Красноречие рыб - страница 2

стр.

“Директор грохнулся животом на асфальт и, крепко сжав ноги, закрыл голову скрещенными руками, ну, то есть, по всем правилам гражданской обороны. Так он лежал, пока все не кончилось, в окружении недоуменных и обескураженных. Когда канонада смолкла и дым рассеялся, директора подняли. И тут все увидели, что он чудовищно обмочился, что он просто весь был мокрый, в нижней части тела, в области серых шерстяных брюк очень хорошего покроя и материала, а еще в воздухе стало потягивать странным...”

От этой вони и впрямь нырнешь в воду. Утопишься, как сестра Лаэрта. Ну и что? Вслед тебе только и споют на современном прикольном стебе:


Воды, Офелия, вокруг тебя — залейся,

И не хер слезы лить... Но мы — ублюдки —

Никак не врубимся, что нас природа круче,

Она кладет на стыд; и я, как баба,

Рыдаю и боюсь лишиться драйва!

Прощай, Король! Достали эти слезы!

Иду мужать...


Это — относительно утопленников, которых Сомов обнаруживает у берегов Турции. И размещает в своем бестиарии. Судя по тому, как перестебан Шекспир, главные бестии в этой тусовке — мы, люди. Но, слава богу, мы не одни в этом мире. “Этология” — наука о поведении животных. Глобальная метафора: Сергей Буртяк оборачивает ее на людей, чтобы они были видны как бы “с того берега”. Оттуда, где летают птицы, шныряют ящеры, рыщут волки и жужжат стрекозы. Особой притягательностью (после рыб, естественно) обладают те, кто летает. Или хочет летать. А летать у Буртяка хочет не только пассажир троллейбуса, но и сам троллейбус. Всё хочет стать всем. “Иногда в сновидениях человек был птицей, иногда — часами. И почти всякий раз птица хотела стать часами, а часы — птицей. И никогда никто из них не хотел быть человеком”.

Разгадка оргии превращений — в последней фразе, конечно. Однако простая, как палка, ненависть не заполнила бы художественного объема: он заполняется тотальным оборачиванием живой и неживой материи. Впрочем, преимущественно живой.

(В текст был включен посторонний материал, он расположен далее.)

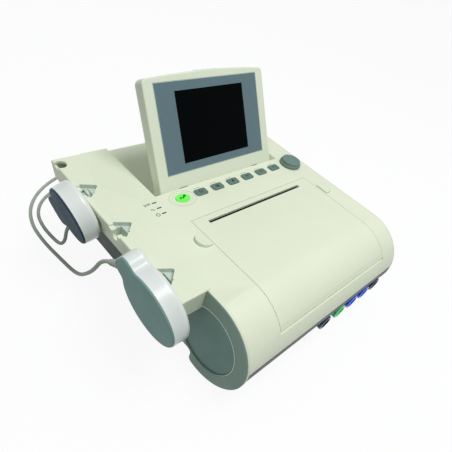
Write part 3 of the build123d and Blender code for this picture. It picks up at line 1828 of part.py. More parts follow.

Которая, превращаясь из формы в форму, ежесекундно готова стать неживой.

“...Поэтому и не удивился, когда, бросив взгляд в зеркало заднего вида, заметил мошку настигающего автомобиля. Мошка росла, постепенно превращаясь в муху, осу, шмеля, колибри, воробья, дрозда, ворону и, наконец, в кондора или орла. Пройдя и эту фазу, и фазу собаки и отвратительно страшной гиены, она стала просто омерзительным существом неопределенного вида, но, впрочем, новым и гладким. Темная поверхность автомобиля красновато бликовала в косых лучах уставшего солнца, а голос сдержанно рычал о немалой нагрузке на двигатель. “Немудрено! Я-то с какой скоростью иду”. Легонько тронув руль, предусмотрительно ушел с середины дороги вправо, но скорости сбавлять не стал — не хотелось”.

Дорожно-транспортное происшествие, в результате которого через несколько секунд сверкающий лимузин должен превратиться в груду дымящегося железа, а несколько живых душ — в души бесплотные, — Буртяк готов представить в двенадцати проекциях. Как все это видят: водитель тот, водитель этот, идущая мимо бабка, автомобиль тот, автомобиль этот, колесо этого автомобиля (привет от Гоголя!), бегущая мимо собака, инспектор ГАИ и, наконец, птица, наблюдающая все это сверху (характерно, что она одна остается непокалеченной).

Столь изощренная развертка показывает, что в Сергее Буртяке, при всех его отлетах в параллельное бытие, дремлет матерый реалист. И прежде, чем обернуться рыбами, птицами, земноводными и пресмыкающимися, его герои успевают побывать в обстоятельствах сугубо человеческих и весьма реальных. Например, выпить с бомжами водки ночью в троллейбусном парке. Мы видим, как (ночью же) охранник частной фирмы упивается компьютерной игрой (естественно, кровопролитной). Или как накачиваются наркотой малолетки на чердаке многоэтажного дома. Или как следователь во время допроса соображает, своротить скулу малолетнему преступнику сейчас или на завтрашнем допросе.

От такой реальности захочешь куда угодно, только не в общество Homo sapiens...

Может статься, это двоение духа, упертого в ужас наличного (слишком наличного!) бытия и грезящего о бытии, как сказал бы Пушкин, заочном, — и есть главная черта сознания, обретающего себя в слове на пороге третьего тысячелетия?